AUSTRIA - 17 seats (18)

Opinion polls suggest the biggest share of the vote will go to the partners in the ruling "grand" coalition - the centre-left Social Democrats (SPO) and the conservative Austrian People's Party (OeVP).

But far-right parties won nearly 29% of the vote in last year's national elections.

The Spring 2009 Eurobarometer survey suggested a high degree of Euroscepticism among Austrian voters, with 35% of respondents saying they were against the EU.

The EU's eastward expansion is a major issue in Austria, with the government opposed to Turkey's EU membership bid and reluctant to lift restrictions on foreign workers. Austrians are also watching the financial crisis in the former communist bloc closely, because Austrian banks do a lot of business there.

BELGIUM - 22 (24)

Belgium's coalition politics has been rocked by crises over devolution plans and the controversial break-up of Fortis, one of the country's largest banks.

Squabbling between the Dutch- and French-speaking communities over devolution of powers from the centre led to nine months of political paralysis.

Then the Fortis scandal led to the formation of a new government, with veteran politician Herman Van Rompuy replacing Yves Leterme as prime minister.

In French-speaking Wallonia the Socialist Party is embroiled in a sleaze scandal. Walloon Health Minister Didier Donfut resigned after it emerged that he had been receiving consultancy fees on top of his normal salary.

Belgium's federal politics and its role as the EU's headquarters make it one of the least Eurosceptic member states.

BULGARIA - 17 (18)

This election is seen as a dress rehearsal for Bulgaria's parliamentary elections on 5 July.

The ruling Bulgarian Socialist Party (BSP) of Prime Minister Sergei Stanishev is expected to be in a close race with a centre-right party, the Citizens for the European Development of Bulgaria (GERB).

In Bulgaria's first European elections, in 2007, turnout was just 28.6%. The EU average in the 2004 elections was 45.5%.

Unemployment is the chief concern of Bulgarian voters, according to the Eurobarometer Spring 2009 survey, but the next biggest issue for them is crime. Last year the European Commission stripped Bulgaria of 220m euros (£188m) in EU funding over its failure to tackle corruption and organised crime.

Energy security could also be a big issue, since Bulgaria was hit hard by the shutdown of Russian gas supplies in the bitter cold of January.

CYPRUS - 6 (6)

The European election is taking place only in the internationally recognised Republic of Cyprus, because the breakaway, Turkish-controlled north is not part of the EU.

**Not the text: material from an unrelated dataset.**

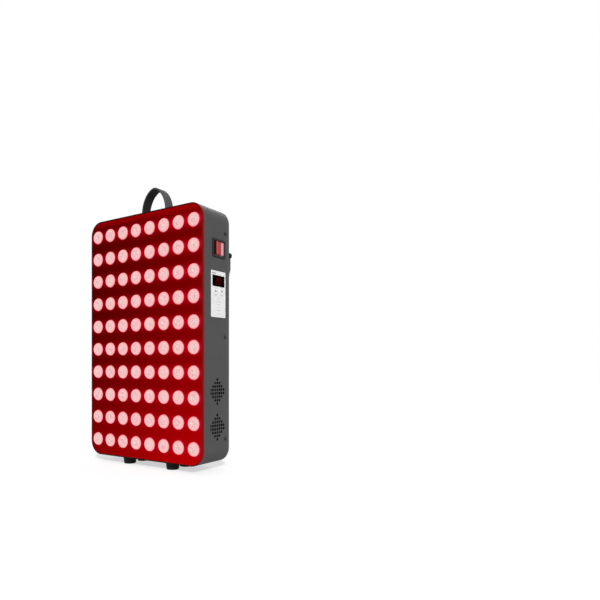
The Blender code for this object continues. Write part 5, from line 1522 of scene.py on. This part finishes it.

President Demetris Christofias, leader of the communist-rooted AKEL party, came to power in February 2008 pledging to reinvigorate the divided island's stalled peace process. He has had several meetings with his northern counterpart, but progress remains slow.

Reunification is a major campaign issue. Movement on the Cyprus issue is intertwined with Turkey's EU membership bid.


It is not clear what impact the recent turmoil in Czech coalition politics will have on the electorate. The centre-right government of Mirek Topolanek was replaced in early May by a government of technocrats, after Mr Topolanek lost a confidence vote in parliament.

The turmoil happened half-way through the Czech presidency of the EU, and now Czechs are looking ahead to early general elections in October.

Campaigning got off to a bumpy start, with a row over the broadcasting of an anti-Roma (Gypsy) advert by a far-right group, the National Party (NS).

The profile of EU issues has been raised in the Czech Republic by the country's presidency role and by President Vaclav Klaus's opposition to the Lisbon Treaty.

Mr Topolanek's Civic Democrats (ODS) were seen as close to the Bush administration on security issues, especially the controversial US missile defence plan. The Obama team's rethink on the plan - which included siting a radar base in the Czech Republic - has given ammunition to the ODS's opponents. The ODS also remains divided over the Lisbon Treaty.

DENMARK - 13 (14)

Denmark has a reputation as one of the EU's most Eurosceptic countries. Danes rejected the euro in 2000 and had earlier rejected the Maastricht Treaty - though it was approved with amendments in a second vote in 1993.

The Liberal Party heads a centre-right coalition with the Conservative People's Party, but relies on support from the populist, right-wing Danish People's Party (DF) for a parliamentary majority.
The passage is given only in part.